▶ WHAT YOU HAVE TO DO:
Reproduce the following material exactly, including every line.

┌────────

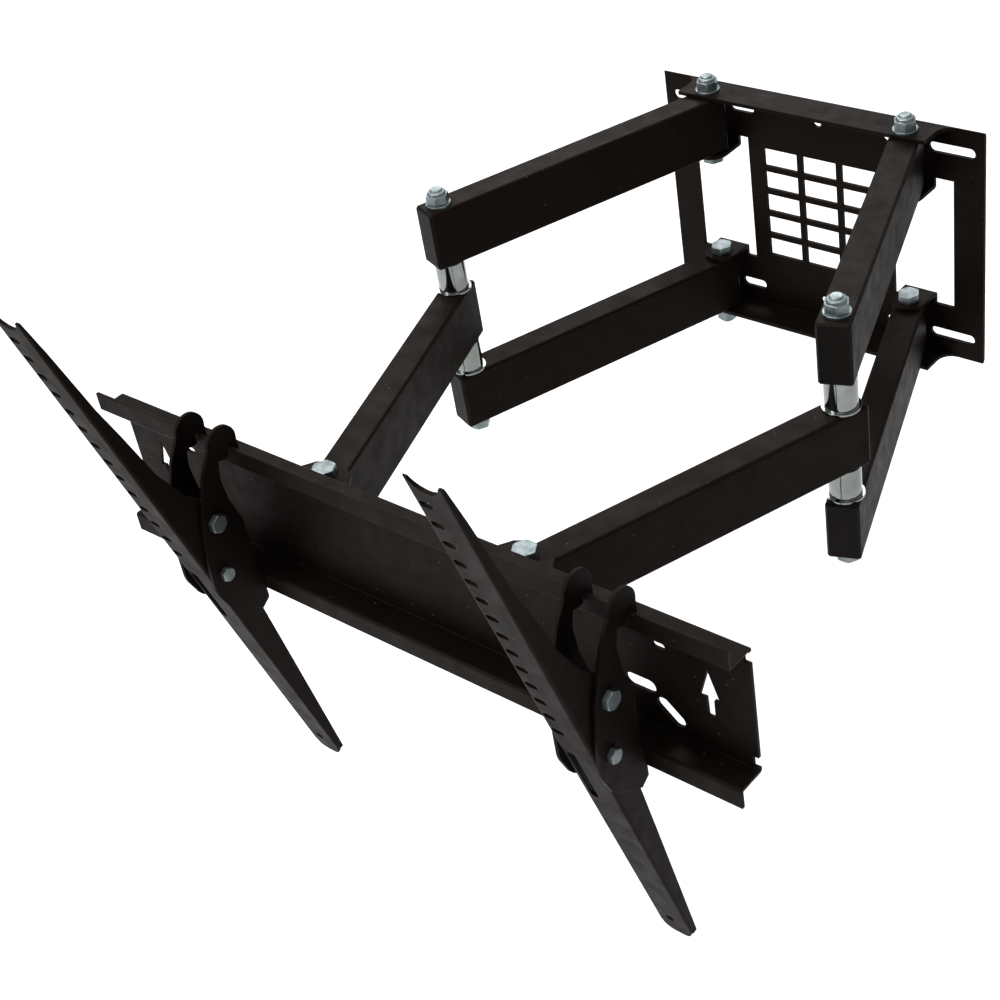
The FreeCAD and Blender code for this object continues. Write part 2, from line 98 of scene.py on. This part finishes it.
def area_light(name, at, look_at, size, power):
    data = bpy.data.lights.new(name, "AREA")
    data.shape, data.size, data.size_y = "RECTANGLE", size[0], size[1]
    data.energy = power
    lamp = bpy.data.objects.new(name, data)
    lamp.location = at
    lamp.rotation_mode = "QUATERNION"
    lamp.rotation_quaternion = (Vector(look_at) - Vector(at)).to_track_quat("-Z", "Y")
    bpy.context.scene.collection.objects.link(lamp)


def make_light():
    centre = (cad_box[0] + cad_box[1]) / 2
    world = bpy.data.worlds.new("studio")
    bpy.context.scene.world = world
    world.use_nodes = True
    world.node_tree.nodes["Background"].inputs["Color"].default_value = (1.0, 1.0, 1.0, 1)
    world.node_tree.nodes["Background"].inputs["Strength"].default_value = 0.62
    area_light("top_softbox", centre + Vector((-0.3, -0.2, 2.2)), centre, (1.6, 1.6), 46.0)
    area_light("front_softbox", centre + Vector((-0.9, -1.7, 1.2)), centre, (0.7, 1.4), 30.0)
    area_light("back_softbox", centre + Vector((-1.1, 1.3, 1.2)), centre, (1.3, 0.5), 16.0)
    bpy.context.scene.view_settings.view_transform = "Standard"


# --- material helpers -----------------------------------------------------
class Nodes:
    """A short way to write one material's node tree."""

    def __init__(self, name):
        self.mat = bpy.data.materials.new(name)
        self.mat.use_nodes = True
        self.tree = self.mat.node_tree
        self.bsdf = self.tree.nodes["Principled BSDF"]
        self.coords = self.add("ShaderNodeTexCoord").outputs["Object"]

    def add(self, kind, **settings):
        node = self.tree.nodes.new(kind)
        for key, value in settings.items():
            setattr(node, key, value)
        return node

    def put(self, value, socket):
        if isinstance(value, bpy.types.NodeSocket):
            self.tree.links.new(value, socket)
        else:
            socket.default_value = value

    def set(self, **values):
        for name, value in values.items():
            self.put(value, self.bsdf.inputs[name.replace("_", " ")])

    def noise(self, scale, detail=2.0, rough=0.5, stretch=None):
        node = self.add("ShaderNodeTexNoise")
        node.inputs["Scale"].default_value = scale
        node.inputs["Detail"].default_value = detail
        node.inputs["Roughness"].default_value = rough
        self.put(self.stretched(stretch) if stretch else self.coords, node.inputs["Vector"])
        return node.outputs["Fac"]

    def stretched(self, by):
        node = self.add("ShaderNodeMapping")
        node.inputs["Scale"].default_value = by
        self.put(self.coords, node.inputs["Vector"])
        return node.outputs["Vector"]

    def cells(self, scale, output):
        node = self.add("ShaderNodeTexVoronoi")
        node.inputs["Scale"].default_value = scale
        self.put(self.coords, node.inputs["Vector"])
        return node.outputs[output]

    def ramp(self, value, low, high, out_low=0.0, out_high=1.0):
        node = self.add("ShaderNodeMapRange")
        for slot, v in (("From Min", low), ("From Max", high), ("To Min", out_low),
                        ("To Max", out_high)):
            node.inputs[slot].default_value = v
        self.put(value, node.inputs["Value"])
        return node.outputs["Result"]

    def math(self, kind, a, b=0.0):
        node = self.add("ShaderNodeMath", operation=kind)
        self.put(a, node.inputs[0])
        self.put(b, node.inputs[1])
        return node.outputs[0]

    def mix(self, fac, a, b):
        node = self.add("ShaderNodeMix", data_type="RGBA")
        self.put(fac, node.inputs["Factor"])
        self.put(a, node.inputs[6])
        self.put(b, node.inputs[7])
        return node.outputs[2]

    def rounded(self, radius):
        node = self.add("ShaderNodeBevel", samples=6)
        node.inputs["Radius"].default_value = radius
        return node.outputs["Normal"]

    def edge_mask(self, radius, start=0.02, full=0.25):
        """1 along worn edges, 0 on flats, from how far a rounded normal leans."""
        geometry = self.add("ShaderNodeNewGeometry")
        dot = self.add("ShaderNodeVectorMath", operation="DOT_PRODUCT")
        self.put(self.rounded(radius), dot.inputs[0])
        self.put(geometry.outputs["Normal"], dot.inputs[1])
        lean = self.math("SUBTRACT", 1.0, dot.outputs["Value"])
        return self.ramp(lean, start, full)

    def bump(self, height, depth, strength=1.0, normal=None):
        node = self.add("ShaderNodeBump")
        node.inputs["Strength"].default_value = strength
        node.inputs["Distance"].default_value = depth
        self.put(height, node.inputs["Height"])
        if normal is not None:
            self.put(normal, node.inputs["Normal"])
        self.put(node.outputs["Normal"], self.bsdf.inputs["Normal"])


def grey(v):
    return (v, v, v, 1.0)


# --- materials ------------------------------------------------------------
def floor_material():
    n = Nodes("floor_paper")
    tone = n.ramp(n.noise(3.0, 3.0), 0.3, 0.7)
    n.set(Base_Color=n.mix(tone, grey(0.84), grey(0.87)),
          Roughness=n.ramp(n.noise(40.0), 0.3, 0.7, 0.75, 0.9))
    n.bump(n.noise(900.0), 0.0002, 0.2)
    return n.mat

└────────

▶ TASK RESPONSE:
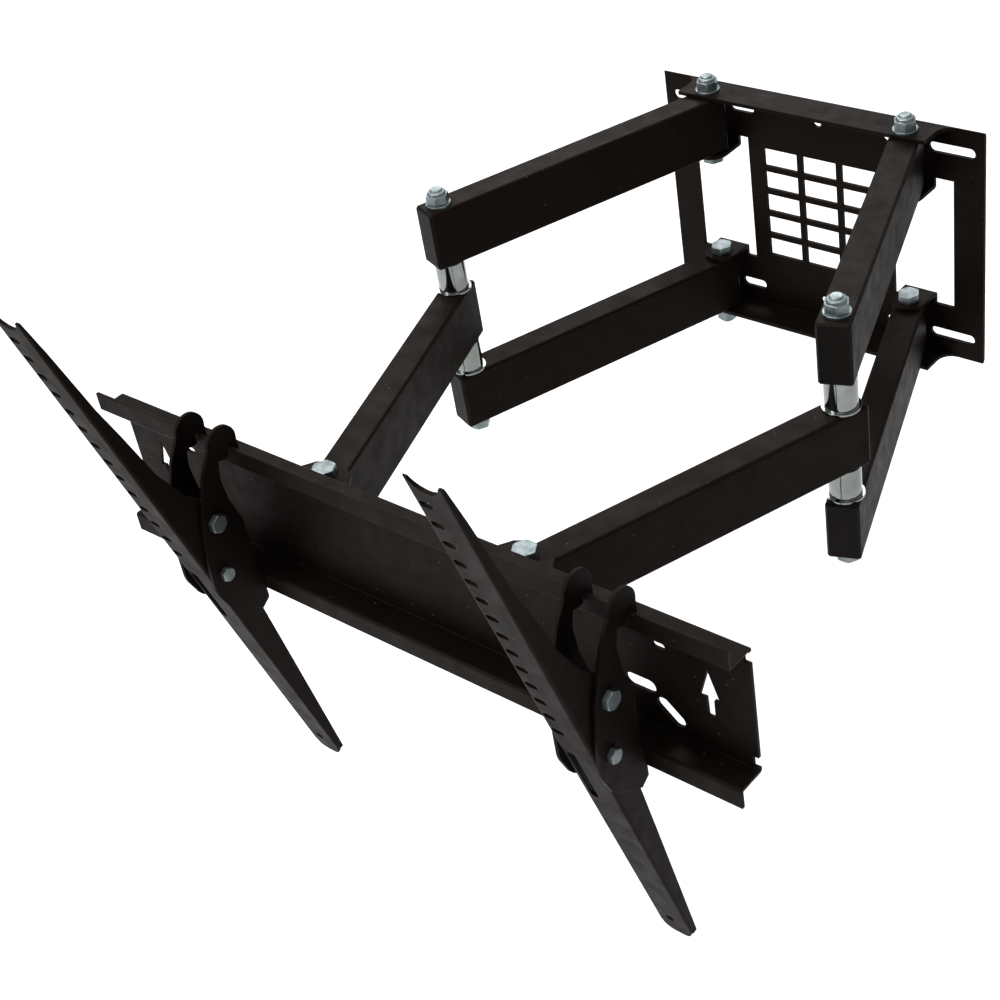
The FreeCAD and Blender code for this object continues. Write part 2, from line 98 of scene.py on. This part finishes it.
def area_light(name, at, look_at, size, power):
    data = bpy.data.lights.new(name, "AREA")
    data.shape, data.size, data.size_y = "RECTANGLE", size[0], size[1]
    data.energy = power
    lamp = bpy.data.objects.new(name, data)
    lamp.location = at
    lamp.rotation_mode = "QUATERNION"
    lamp.rotation_quaternion = (Vector(look_at) - Vector(at)).to_track_quat("-Z", "Y")
    bpy.context.scene.collection.objects.link(lamp)


def make_light():
    centre = (cad_box[0] + cad_box[1]) / 2
    world = bpy.data.worlds.new("studio")
    bpy.context.scene.world = world
    world.use_nodes = True
    world.node_tree.nodes["Background"].inputs["Color"].default_value = (1.0, 1.0, 1.0, 1)
    world.node_tree.nodes["Background"].inputs["Strength"].default_value = 0.62
    area_light("top_softbox", centre + Vector((-0.3, -0.2, 2.2)), centre, (1.6, 1.6), 46.0)
    area_light("front_softbox", centre + Vector((-0.9, -1.7, 1.2)), centre, (0.7, 1.4), 30.0)
    area_light("back_softbox", centre + Vector((-1.1, 1.3, 1.2)), centre, (1.3, 0.5), 16.0)
    bpy.context.scene.view_settings.view_transform = "Standard"


# --- material helpers -----------------------------------------------------
class Nodes:
    """A short way to write one material's node tree."""

    def __init__(self, name):
        self.mat = bpy.data.materials.new(name)
        self.mat.use_nodes = True
        self.tree = self.mat.node_tree
        self.bsdf = self.tree.nodes["Principled BSDF"]
        self.coords = self.add("ShaderNodeTexCoord").outputs["Object"]

    def add(self, kind, **settings):
        node = self.tree.nodes.new(kind)
        for key, value in settings.items():
            setattr(node, key, value)
        return node

    def put(self, value, socket):
        if isinstance(value, bpy.types.NodeSocket):
            self.tree.links.new(value, socket)
        else:
            socket.default_value = value

    def set(self, **values):
        for name, value in values.items():
            self.put(value, self.bsdf.inputs[name.replace("_", " ")])

    def noise(self, scale, detail=2.0, rough=0.5, stretch=None):
        node = self.add("ShaderNodeTexNoise")
        node.inputs["Scale"].default_value = scale
        node.inputs["Detail"].default_value = detail
        node.inputs["Roughness"].default_value = rough
        self.put(self.stretched(stretch) if stretch else self.coords, node.inputs["Vector"])
        return node.outputs["Fac"]

    def stretched(self, by):
        node = self.add("ShaderNodeMapping")
        node.inputs["Scale"].default_value = by
        self.put(self.coords, node.inputs["Vector"])
        return node.outputs["Vector"]

    def cells(self, scale, output):
        node = self.add("ShaderNodeTexVoronoi")
        node.inputs["Scale"].default_value = scale
        self.put(self.coords, node.inputs["Vector"])
        return node.outputs[output]

    def ramp(self, value, low, high, out_low=0.0, out_high=1.0):
        node = self.add("ShaderNodeMapRange")
        for slot, v in (("From Min", low), ("From Max", high), ("To Min", out_low),
                        ("To Max", out_high)):
            node.inputs[slot].default_value = v
        self.put(value, node.inputs["Value"])
        return node.outputs["Result"]

    def math(self, kind, a, b=0.0):
        node = self.add("ShaderNodeMath", operation=kind)
        self.put(a, node.inputs[0])
        self.put(b, node.inputs[1])
        return node.outputs[0]

    def mix(self, fac, a, b):
        node = self.add("ShaderNodeMix", data_type="RGBA")
        self.put(fac, node.inputs["Factor"])
        self.put(a, node.inputs[6])
        self.put(b, node.inputs[7])
        return node.outputs[2]

    def rounded(self, radius):
        node = self.add("ShaderNodeBevel", samples=6)
        node.inputs["Radius"].default_value = radius
        return node.outputs["Normal"]

    def edge_mask(self, radius, start=0.02, full=0.25):
        """1 along worn edges, 0 on flats, from how far a rounded normal leans."""
        geometry = self.add("ShaderNodeNewGeometry")
        dot = self.add("ShaderNodeVectorMath", operation="DOT_PRODUCT")
        self.put(self.rounded(radius), dot.inputs[0])
        self.put(geometry.outputs["Normal"], dot.inputs[1])
        lean = self.math("SUBTRACT", 1.0, dot.outputs["Value"])
        return self.ramp(lean, start, full)

    def bump(self, height, depth, strength=1.0, normal=None):
        node = self.add("ShaderNodeBump")
        node.inputs["Strength"].default_value = strength
        node.inputs["Distance"].default_value = depth
        self.put(height, node.inputs["Height"])
        if normal is not None:
            self.put(normal, node.inputs["Normal"])
        self.put(node.outputs["Normal"], self.bsdf.inputs["Normal"])


def grey(v):
    return (v, v, v, 1.0)


# --- materials ------------------------------------------------------------
def floor_material():
    n = Nodes("floor_paper")
    tone = n.ramp(n.noise(3.0, 3.0), 0.3, 0.7)
    n.set(Base_Color=n.mix(tone, grey(0.84), grey(0.87)),
          Roughness=n.ramp(n.noise(40.0), 0.3, 0.7, 0.75, 0.9))
    n.bump(n.noise(900.0), 0.0002, 0.2)
    return n.mat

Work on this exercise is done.